Resepsiyondaki gorevli son derece arkadas canlisi, islemlerimi bitirdikten  sonra beni odama cikardi. Iceri girdigimde sok oldum bana suit vermisler kocaman bir oda, iki ayri yerde iki televizyon, oturma odasi, mutfak, American bar ve harika bir sehir manzarasi. Adam gittikten sonra kara kara dusunmeye basladim ben bu otel icin geceligi 55 dolar odemistim, umarim cikarken bana kazik bir fiyat cikarmazlar. 


Hemen bir dus alip tekrar asagi indim, ertesi gun icin nereden sehir turu alacagimi sordum, “benden” alabilirsiniz dedi. Biri kuzey oburu guney olmak uzere iki sehir turu varmis. Biri sabah oburu ogleden sonra. Ben 16 dolar odeyip ikisini de aldim.  Sonra sehri dolasmamiz icin bir harita verip onemli yerleri isaretledi. Elimde harita dustuk yollara.

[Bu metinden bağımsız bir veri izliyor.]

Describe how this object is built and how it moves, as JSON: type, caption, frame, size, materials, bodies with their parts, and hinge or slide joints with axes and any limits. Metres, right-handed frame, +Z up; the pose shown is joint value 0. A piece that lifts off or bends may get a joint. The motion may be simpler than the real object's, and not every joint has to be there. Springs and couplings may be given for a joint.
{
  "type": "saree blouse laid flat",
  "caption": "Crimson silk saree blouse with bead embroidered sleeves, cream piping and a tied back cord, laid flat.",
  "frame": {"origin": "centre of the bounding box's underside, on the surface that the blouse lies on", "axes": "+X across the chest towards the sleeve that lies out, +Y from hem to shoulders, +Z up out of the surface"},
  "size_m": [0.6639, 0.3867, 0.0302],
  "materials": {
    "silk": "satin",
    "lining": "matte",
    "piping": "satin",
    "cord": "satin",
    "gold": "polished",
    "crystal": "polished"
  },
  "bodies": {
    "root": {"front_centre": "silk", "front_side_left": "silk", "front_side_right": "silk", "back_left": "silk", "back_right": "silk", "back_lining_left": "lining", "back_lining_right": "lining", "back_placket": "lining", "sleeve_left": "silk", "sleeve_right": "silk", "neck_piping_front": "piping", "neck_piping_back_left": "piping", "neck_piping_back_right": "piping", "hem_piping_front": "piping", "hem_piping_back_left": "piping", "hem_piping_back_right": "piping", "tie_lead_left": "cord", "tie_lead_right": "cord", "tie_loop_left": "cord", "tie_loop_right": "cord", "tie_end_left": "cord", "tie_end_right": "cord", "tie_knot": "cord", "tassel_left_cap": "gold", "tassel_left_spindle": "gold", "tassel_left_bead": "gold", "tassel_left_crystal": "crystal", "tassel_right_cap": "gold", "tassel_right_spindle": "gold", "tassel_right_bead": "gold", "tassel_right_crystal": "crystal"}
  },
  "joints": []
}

Ben hayatimda bu kadar kesmekes bir sehir gormedim, trafik hic de Istanbul’u aratmiyor. Hele tepede sallanan salkim sacak elektirik teller cok cirkin bir goruntu olusturuyor. 

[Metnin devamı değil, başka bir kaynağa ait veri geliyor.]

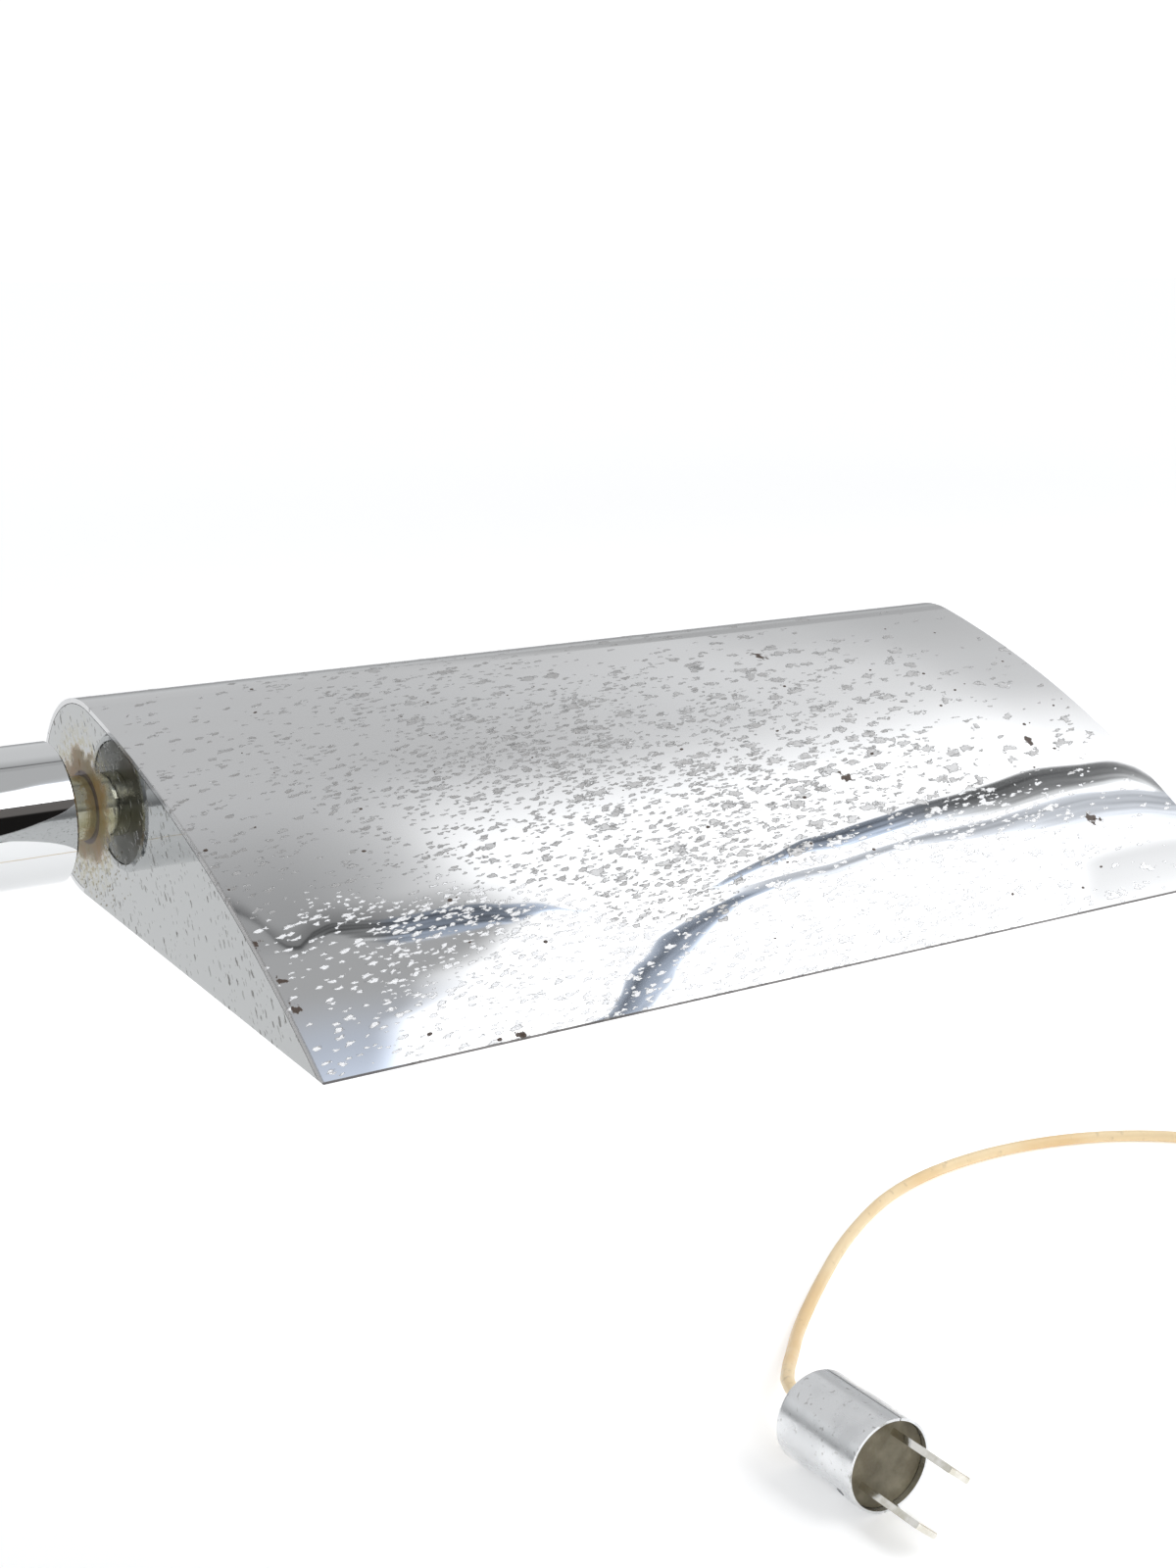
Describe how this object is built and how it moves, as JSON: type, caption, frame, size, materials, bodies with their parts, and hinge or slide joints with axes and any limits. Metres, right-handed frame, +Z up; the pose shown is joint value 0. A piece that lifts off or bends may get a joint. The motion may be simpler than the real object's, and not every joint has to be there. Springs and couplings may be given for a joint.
{
  "type": "desk reading lamp",
  "caption": "Low desk reading lamp: round weighted base, short stem, swivelling level arm and a long chromed teardrop shade that turns on the arm, with a mains cord and plug.",
  "frame": {"origin": "centre of the felt foot, on the table", "axes": "+Z up along the stem, +X along the arm towards the shade, -Y towards the shade's front edge"},
  "size_m": [0.6627, 0.2415, 0.1915],
  "materials": {
    "pitted_chrome": "polished chrome plate with fine pitting, haze and a few rust specks",
    "chrome": "polished chrome plate with light wear",
    "plug_steel": "satin chrome plate on rolled steel",
    "nickel": "dull nickel plate",
    "zinc_steel": "zinc-plated steel",
    "brass": "turned brass",
    "cast_iron": "rough cast iron",
    "felt": "dark felt",
    "fibre": "pale fibre or nylon",
    "rubber": "cream rubber",
    "cord": "cream vinyl, slightly yellowed",
    "wire": "thin insulated wire",
    "tan_moulding": "tan moulded insulator",
    "black_moulding": "black moulded insulator",
    "porcelain": "unglazed porcelain",
    "liner": "satin aluminium sheet",
    "bulb_glass": "frosted glass"
  },
  "bodies": {
    "base": {"felt_pad": "felt", "base_plate": "zinc_steel", "plate_screws": "zinc_steel", "base_weight": "cast_iron", "base_cover": "chrome", "base_nipple": "brass", "base_washer": "zinc_steel", "cord_relief": "rubber", "cord_grip": "fibre", "cord_inside": "cord", "stem_wires": "wire", "stem_ring": "chrome", "stem_tube": "chrome", "stem_bushes": "brass", "swivel_pin": "brass", "swivel_washer": "fibre", "swivel_spring": "zinc_steel", "stem_nuts": "zinc_steel", "cord_supply": "cord", "cord_coil": "cord", "cord_plug_run": "cord", "plug_shell": "plug_steel", "plug_core": "tan_moulding", "plug_screw": "zinc_steel", "plug_blades": "nickel"},
    "arm": {"knuckle_body": "chrome", "knuckle_cap": "chrome", "arm_nipple": "brass", "arm_collar": "chrome", "arm_tube": "chrome", "arm_rear_bush": "brass", "arm_end_bush": "nickel", "arm_wires": "wire", "switch_housing": "chrome", "switch_mount": "zinc_steel", "switch_nipple": "brass", "switch_nut": "zinc_steel", "switch_body": "black_moulding", "switch_bushing": "brass", "switch_ring_nut": "nickel"},
    "knob": {"switch_knob": "chrome", "switch_shaft": "nickel", "knob_grub_screw": "zinc_steel"},
    "shade": {"shade_wrap": "pitted_chrome", "shade_cap_near": "pitted_chrome", "shade_cap_far": "pitted_chrome", "shade_liner": "liner", "shade_spindle": "nickel", "spindle_spring": "zinc_steel", "spindle_nut": "brass", "shade_washer": "zinc_steel", "shade_nut": "zinc_steel", "socket_cup": "brass", "socket_body": "porcelain", "socket_shell": "brass", "socket_contact": "brass", "bulb_base": "brass", "bulb_glass": "bulb_glass", "bulb_mount": "nickel", "socket_wires": "wire"}
  },
  "joints": [
    {"name": "arm_swing", "type": "hinge", "parent": "base", "child": "arm", "pos_m": [0, 0, 0.1512], "axis": [0, 0, 1], "range_deg": [-165, 165]},
    {"name": "shade_tilt", "type": "hinge", "parent": "arm", "child": "shade", "pos_m": [0.1847, 0, 0.17], "axis": [1, 0, 0], "range_deg": [-95, 85]},
    {"name": "knob_turn", "type": "hinge", "parent": "arm", "child": "knob", "pos_m": [-0.052, 0, 0.17], "axis": [1, 0, 0], "range_deg": [0, 300]}
  ]
}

Birkac saat dolastikdan sonra bir restoranda aksam yemegi yiyip otele geri dondum.
Sabah ilk Guney tur’unu aldim, yaklasik La Paz’a 10 km mesafedeki Valle De La Luna yani Ay Vadisi’ne gittik. Bir doga harikasi, bizdeki peri bacalarini animsatti.



Kil ve topragin ruzgar ve yagmurun asindirmasiyla dolambacli labirentler ve sivri cikintilar olusmus. Karsimizdaki daglar ise icinde bulunan minarallerden dolayi gri, mor, kirmizi renklerde
Saat ikide Guney tur’umuzu bitirdikden sonra, kuzey tur icin bir saatlik bir boslukdan faydalanarak, acele bir ogle yemegi atistirip saat ucteki tura yetistim.


Bu tur tamamen sehir turu , baskanlik binasinin oldugu meydandan gecerek ara sokaklara girdik. Buradaki kesmekeslik bana hic de yabanci degil, Istanbul eminonu ya da Mahmut Pasayi hic aratmiyor. Minibus muavini kapidan sarkip yolcu aramasi bile ayni. Yalniz tepedeki yuzlerce salkim sacak teller dunyanin hic bir yerinde gormedim.


La Pazi panaromik gormek icin bir tepeye cikiyoruz, butun sehir burdan panromik olarak gozukuyor.La Paz dort dagin icine kurulmus ama butun daglar gece kondularla dolmus, sehrin merkezinde ki buyuk yuksek binalarla tezat olusturmus.
Bu turu da bitirdikten sonra tekrar otele dondum. Yarin sabah 4.30 kalkmam gerek. Arica otobus’u 5.45 de hareket ediyor.